To date, US casualties in the Helmand offensive are still reported as one dead and a dozen or so wounded. In the main, the Afghan insurgents appear to be avoiding direct battles with the far better equipped American troops. A Taliban spokesman told Agence France Presse: “We are not trying to engage with them too soon because there are a lot of them and they would use air force in which case there would be a lot of civilian casualties.... Our men are among the people.”

 

The insurgents will rely on guerilla tactics. Over the weekend, three British troops were killed by roadside bombs and a rocket-propelled grenade attack in the province, and a supply convoy for NATO troops was ambushed. One mercenary security contractor was killed and four wounded.

 

There has been an upsurge in attacks on US and NATO troops in other areas of the country since the offensive began. Monday was the costliest day for the American military in Afghanistan in close to a year. Two American troops were killed by a roadside bomb in the southern province of Zabul, while four others were killed by a roadside bombing in the province of Kunduz, not far from the capital Kabul, and another in an engagement in the eastern province of Paktika.

 

The Taliban appears to be conducting an offensive in Paktika. On Saturday, insurgents launched a rare assault on a small US base in the remote district of Zerok, where fighting reportedly lasted for several hours. It only ended after air strikes and helicopter gunships were called in, killing as many as 45 insurgents. Two American troops were killed and seven wounded.

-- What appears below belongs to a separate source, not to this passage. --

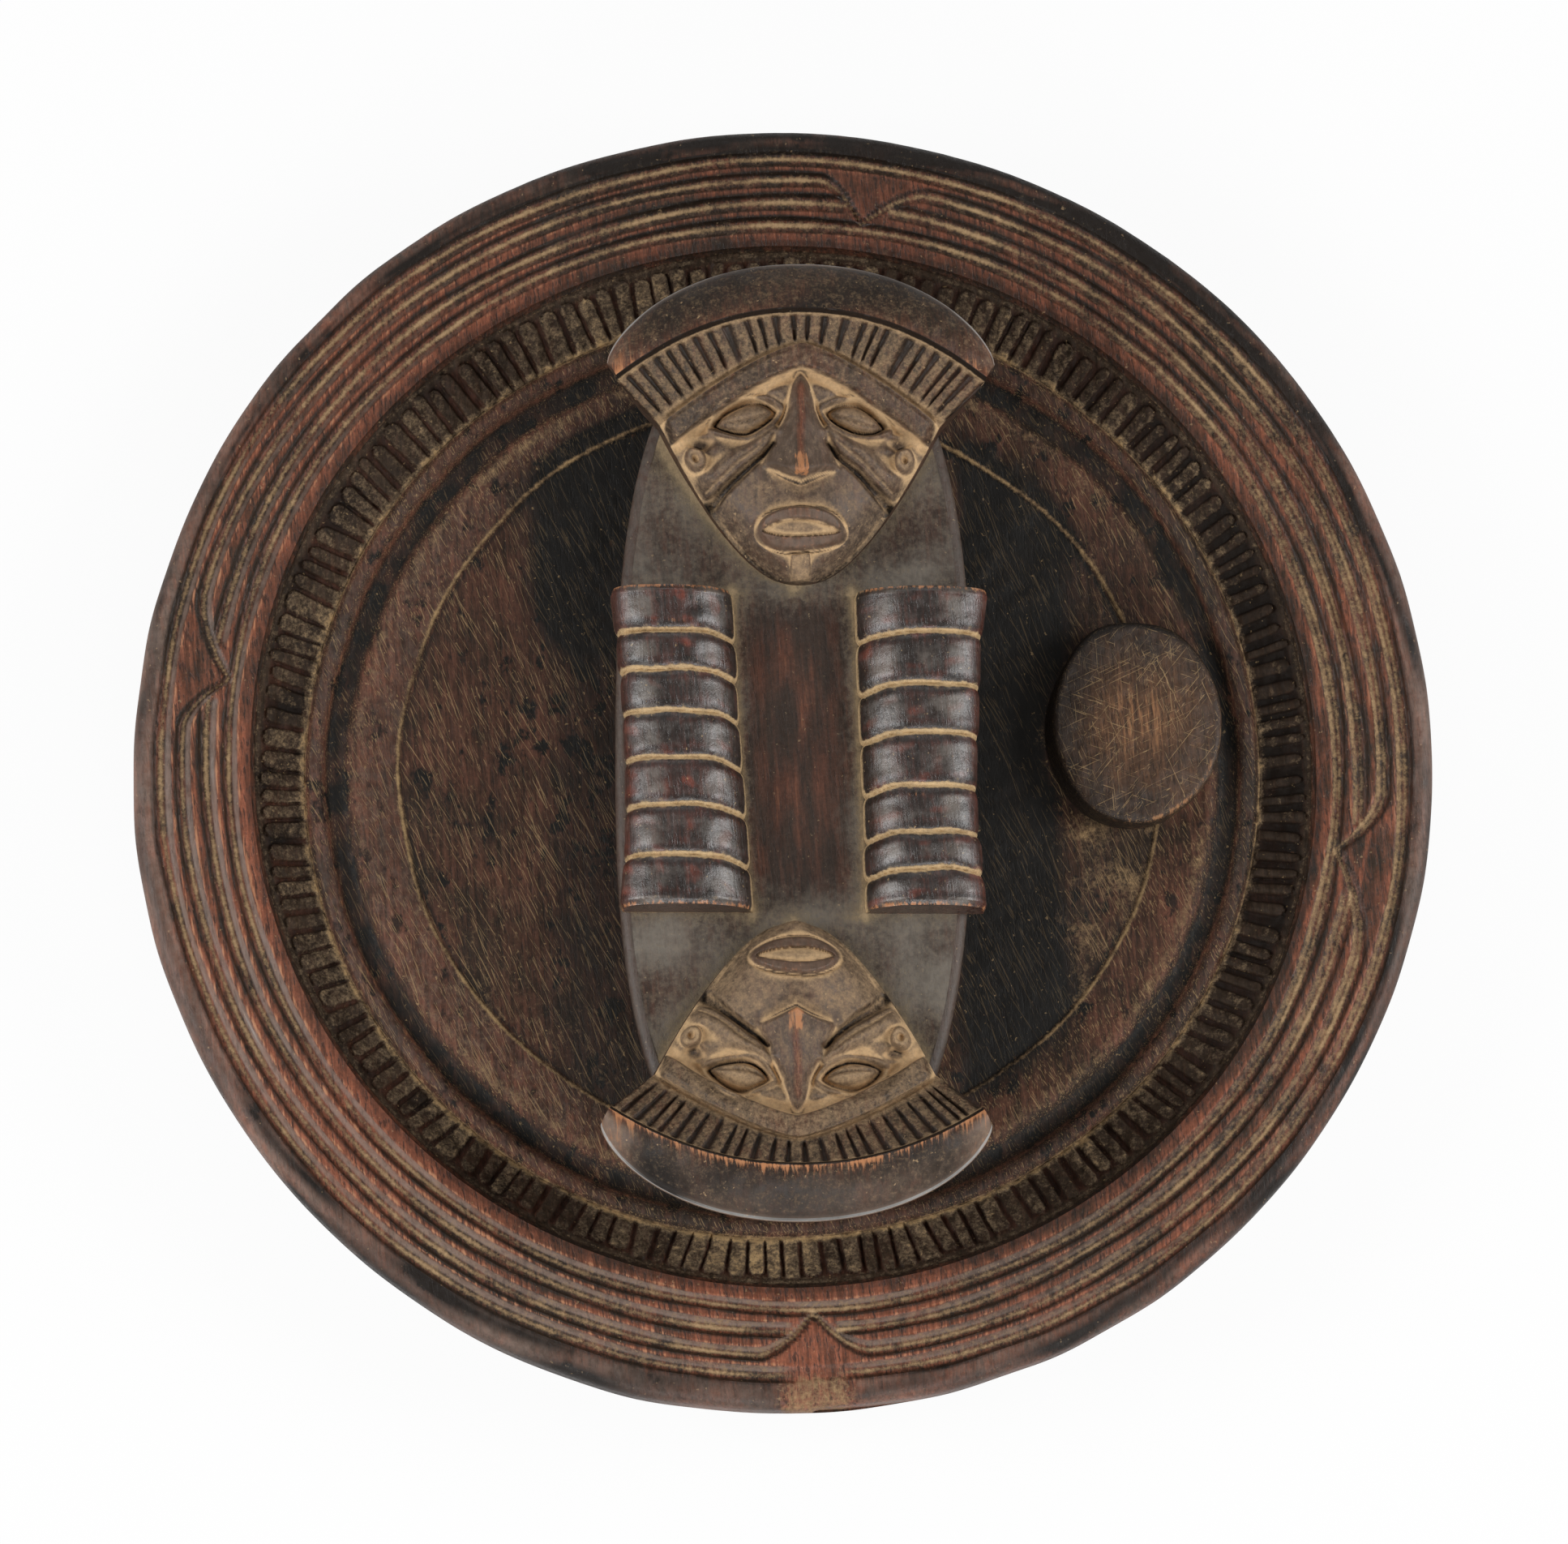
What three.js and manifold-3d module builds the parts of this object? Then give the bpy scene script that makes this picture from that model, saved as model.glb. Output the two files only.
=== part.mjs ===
// A shallow carved hardwood dish for kola nuts: a broad grooved rim, a wall of short gouged ribs, a
// raised cutting block on the floor, and a boat-shaped compartment in the middle whose lift-off lid
// carries two outward heads and two beaded rolls. Millimetres, +Z up, the foot's face at z = 0.
import * as THREE from "three";
import { mergeVertices } from "three/addons/utils/BufferGeometryUtils.js";
import Module from "manifold-3d";

// Dish, from the foot up
const bowlRadius = 175;
const footRadius = 78;
const footHeight = 9;
const footBevel = 2;
const floorThickness = 15; // from the top of the foot to the floor
const dishDepth = 16; // from the floor to the top of the rim
const lipThickness = 5; // upright part of the rim's outer edge

// Rim and its grooves
const rimWidth = 31.8;
const lipRound = 4; // rounding of the rim's outer edge
const rimFall = 1.2; // how much lower the rim's edges are than its middle
const grooveWidth = 3.2;
const grooveDepth = 1.4;
const grooveShares = [0.255, 0.431, 0.635, 0.821]; // of the rim's width, from the outside
const motifShares = [0.228, 0.476, 0.761, 0.978]; // of a turn, where the grooves dip to a point
const motifReach = 20; // half the length of rim that one dip takes

// Wall, bead, channel and floor
const rimStep = 2; // steep step under the rim's inner edge
const rimStepWidth = 1.2;
const ribCount = 164;
const ribLength = 13.6; // in plan
const ribRelief = 1.1;
const beadWidth = 6;
const beadHeight = 4.8; // above the floor
const channelWidth = 6.4;
const channelHeight = 1; // above the floor
const slopeWidth = 14; // ring that falls to the flat floor
const slopeHeight = 2;
const stepHeight = 0.8; // thin step round the flat floor

// Cutting block
const blockWidth = 46;
const blockLength = 53;
const blockHeight = 12;
const blockBevel = 1.6;
const blockInset = 3.9; // from the channel's outer edge
const blockAlong = 13; // off the dish's middle

// Compartment
const wallHalfWidth = 44;
const wallInset = 1.5; // from the edge of the flat floor to the compartment's ends
const wallThickness = 8;
const wallHeight = 29;
const compartmentShift = 2; // the compartment stands a little off the middle, as hand carving does

// Lid board and the plug that locates it
const boardThickness = 10;
const boardSideOverhang = 3.7;
const boardEndOverhang = 17.5;
const boardBevel = 2.6;
const plugDepth = 5;
const plugClearance = 1;

// Heads: each runs from its chin out to the edge of its crest
const chinDistance = 45.7; // from the middle of the lid
const headLength = 82.7;
const crestHalfWidth = 51.9;
const headHeight = 28.5;
const hairRibCount = 27;
const hairRelief = 1;
const noseHeight = 6;
const eyeHeight = 1.8;
const mouthHeight = 2;

// Beaded rolls along the lid's sides
const rollLength = 86;
const rollHeight = 15;
const rollFoot = 1.5; // upright part of a roll's side
const rollOverhang = 2.3; // past the edge of the board
const rollWidth = 33;
const beadPinch = 1.6; // how far a roll is drawn in between its beads
const leftBeadShares = [0.146, 0.157, 0.149, 0.147, 0.131, 0.121, 0.149]; // from the front
const rightBeadShares = [0.107, 0.118, 0.146, 0.164, 0.153, 0.164, 0.148];

// Fit
const seatGap = 0.3; // between the block and what it stands in

// Steps that set how fine the faces are
const turnSteps = 82; // half the ribs, so that each rib keeps its own corners
const boatSteps = 60;
const blockSteps = 32;
const archSteps = 12;
const faceSteps = 14;

// Heights and radii that follow
const floorTop = footHeight + floorThickness;
const rimTop = floorTop + dishDepth;
const wallTop = floorTop + wallHeight;
const boardTop = wallTop + boardThickness;
const rimInner = bowlRadius - rimWidth;
const ribOuter = rimInner - rimStepWidth;
const ribInner = ribOuter - ribLength;
const channelOuter = ribInner - beadWidth;
const channelInner = channelOuter - channelWidth;
const floorRadius = channelInner - slopeWidth;
const blockAcross = channelOuter - blockInset - blockWidth / 2;
const wallHalfLength = floorRadius - wallInset;
const boardHalfWidth = wallHalfWidth + boardSideOverhang;
const boardHalfLength = wallHalfLength + boardEndOverhang;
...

The Zerok base is reportedly the same one from which, according to the Taliban, a “drunken” American soldier walked off on June 30, without his equipment or weapons, and was taken prisoner by the insurgents.

 

Overall, at least 18 NATO troops have been killed in the first week of July. In all likelihood, 2009 will see the highest rate of deaths in the war. So far this year, 174 soldiers have lost their lives, compared with 294 in all 2008 and 232 in 2007. Hundreds of Afghan government troops and police have also been killed.

 

Figures within the US military are questioning whether Obama’s increase of US troop numbers in Afghanistan to 68,000 by the end of the year will be enough in the face of an entrenched anti-occupation insurgency. Even with the reinforcements and the NATO contingents, the total occupation force is barely 100,000. The surge in Iraq, by contrast, ultimately involved close to 200,000 American, British and other western troops.

 

Public opinion is already being conditioned for a further escalation of the Afghan war. Washington Post journalist Bob Woodward reported last week that the view of one unnamed senior US officer was that at least 100,000 American troops were needed—i.e., around 30,000 more.

 

General McChrystal is scheduled to report to the administration and the Joint Chiefs of Staff in a matter of weeks regarding troop numbers. If his request is to increase them, Obama will bend over backwards to meet it. The dispatch of more and more troops follows inexorably from the determination in the White House to consolidate Afghanistan as a neo-colonial client state in Central Asia.